“Porque mi carne es verdadera comida,
y mi sangre verdadera bebida.
El que come mi carne y bebe mi sangre
permanece en mí y yo en él”.
Evangelio según san Juan
“Mi pecho está a la merced de ese hombre brutal.
Le excita y hunde en él sus dientes, el antropófago”.
Justine o los infortunios de la virtud – Sade
En su práctica ritual y culinaria, el canibalismo es una práctica antiquísima que sobrevive aún hasta nuestros días. Sus implicaciones, vastas y complejas, mutan de cultura en cultura transformando placeres gástricos en comuniones espirituales, y carnalidades prohibidas en simbolismos mitológicos. Sin embargo, esa cantidad de interpretaciones está cargada en mayor o menor medida de una solemnidad asociada a la inevitable identificación con el platillo; a la noción de alimentarse de un pedazo de carne que alguna vez fue un ser humano cargado de historia. Y es precisamente ese acto de reflexión —que puede partir del respeto o del odio más profundo al antiguo propietario de la carne— lo que convierte al rito caníbal en un elemento tan dramáticamente atractivo.

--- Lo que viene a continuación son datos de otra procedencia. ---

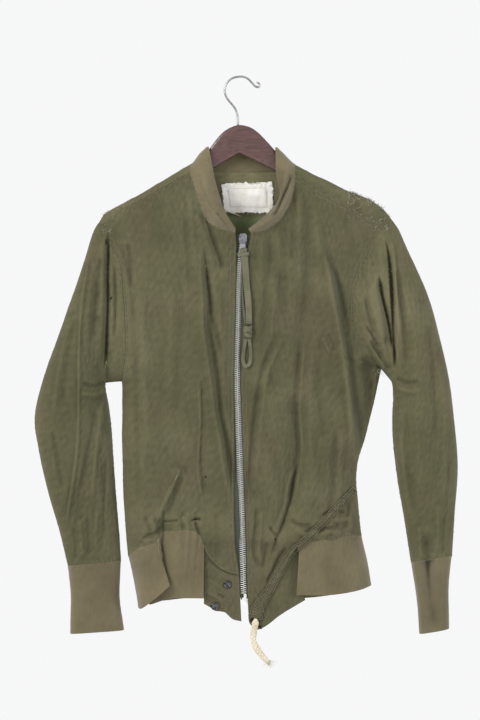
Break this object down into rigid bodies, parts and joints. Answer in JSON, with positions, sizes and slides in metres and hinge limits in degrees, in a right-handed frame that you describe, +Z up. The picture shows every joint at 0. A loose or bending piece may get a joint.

La directora francesa Julia Ducournau parte del ritual caníbal para construir una de las películas más delicadas que se han filmado sobre el tema. En su ficción, una chica de familia radicalmente vegetariana se enfrenta a una pulsión carnívora tras probar un pedazo de hígado crudo en la novatada de su facultad. Como bien podrán adivinar por la publicidad engañosa del filme (que invita al espectador a ver un auténtico festival gore), el impulso carnívoro de la protagonista eventualmente se transformará en atropófago.
Ajena a los códigos clásicos del cine de terror caníbal, la cinta de Ducournau está mucho más próxima a la hermosa Trouble Everyday de Claire Denis que a la legendaria Cannibal Holocaust de Ruggero Deodato; ya que, lejos de ser el tema central del filme, la anécdota caníbal es un dispositivo diseñado para exponer dos temas fundamentales: la violencia del despertar sexual femenino y la soledad que deviene de la virtud. No por nada el personaje protagónico del filme lleva por nombre Justine.

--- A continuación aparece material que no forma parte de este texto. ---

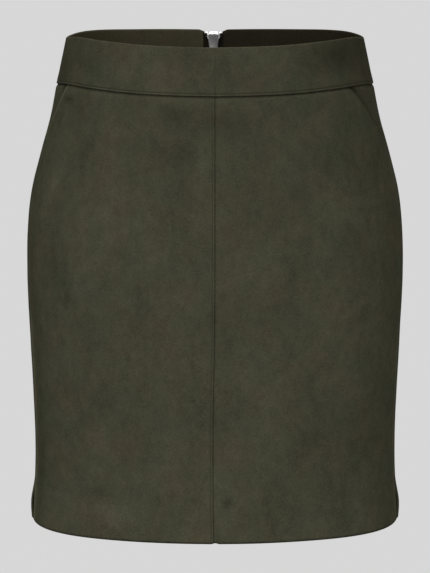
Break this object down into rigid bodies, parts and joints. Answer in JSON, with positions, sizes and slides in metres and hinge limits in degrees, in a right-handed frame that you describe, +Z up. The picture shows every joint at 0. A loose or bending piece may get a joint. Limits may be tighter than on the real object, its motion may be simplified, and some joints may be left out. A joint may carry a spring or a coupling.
{
  "type": "mini skirt",
  "caption": "Straight faux-suede mini skirt in its worn form, with waistband, centre-front seam, slant pockets, side slits and a metal back zip.",
  "frame": {"origin": "middle of the waist opening, level with the waistband's top edge at the centre front", "axes": "+Z up, front of the skirt faces -Y, +X is the wearer's left"},
  "size_m": [0.3488, 0.245, 0.454],
  "materials": {
    "suede": "dark olive faux suede, short brushed nap",
    "zip_tape": "black woven polyester tape",
    "zip_metal": "nickel-plated, polished"
  },
  "bodies": {
    "skirt": {"front_panel_left": "suede", "front_panel_right": "suede", "hip_piece_left": "suede", "hip_piece_right": "suede", "back_panel_left": "suede", "back_panel_right": "suede", "waistband_left": "suede", "waistband_right": "suede", "zip_tape_left": "zip_tape", "zip_tape_right": "zip_tape", "zip_chain": "zip_metal", "zip_slider": "zip_metal", "zip_top_stop_left": "zip_metal", "zip_top_stop_right": "zip_metal", "zip_bottom_stop": "zip_metal"},
    "pull_tab": {"zip_pull": "zip_metal"}
  },
  "joints": [
    {"name": "pull_swing", "type": "hinge", "parent": "skirt", "child": "pull_tab", "pos_m": [-0.0015, 0.08955, -0.01076], "axis": [1, 0, 0], "range_deg": [0, 170]}
  ]
}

Quienes busquen en Raw dos horas de vísceras y antropofagia van a quedar decepcionados, ya que la cinta de Ducournau —lejos de intentar asustar a alguien— busca crear un discurso sólido sobre los ritos de paso hacia la adultez, utilizando la violencia intrínseca del canibalismo como una alegoría que condensa la intensidad emocional de una adolescente que se enfrenta a la pérdida, a la soledad y a los mecanismos de un mundo que aborrece la inteligencia y premia la mediocridad.
Ducournau, junto a su fotógrafo Ruben Impens, perfila un estilo visual neón-noir reminiscente de los últimos trabajos de directores como Nicolas Winding Refn o Gaspar Noé que —a pesar de recurrir a una gran cantidad de clichés atmosféricos— resulta profundamente efectivo; sobre todo en las escenas donde la lente de Impens juega con la corporeidad de los animales de la facultad o en las que se marida la estupenda banda sonora compuesta por Jim Williams con la intensidad narrativa del filme: véase la secuencia del despertar caníbal, la del cierre de la temporada de novatadas o la brillante alucinación histérica bajo las sábanas.
Sin embargo, no está exenta de problemas: existen algunas escenas que, por momentos, se sienten forzadas. Por ejemplo, la secuencia antrera donde la protagonista decide ser “chica mala” y se relame los labios mientras mira a la concurrencia. Raw es un filme que, a pesar de su modestia, evidencia el talento de una directora que es capaz de abordar un tema tan espinoso como el de la histeria sexual freudiana en una “cinta de género” y salir adelante. Una directora que se une a esta nueva oleada de talentos que —del mismo modo que Kubrick, Polanski, Murnau y Argento antes que ellos— han buscado extraer belleza y profundidad narrativa del cine de horror: autores como Robert Eggers, David Robert Mitchell, Jonathan Glazer y, ahora, Julia Ducournau.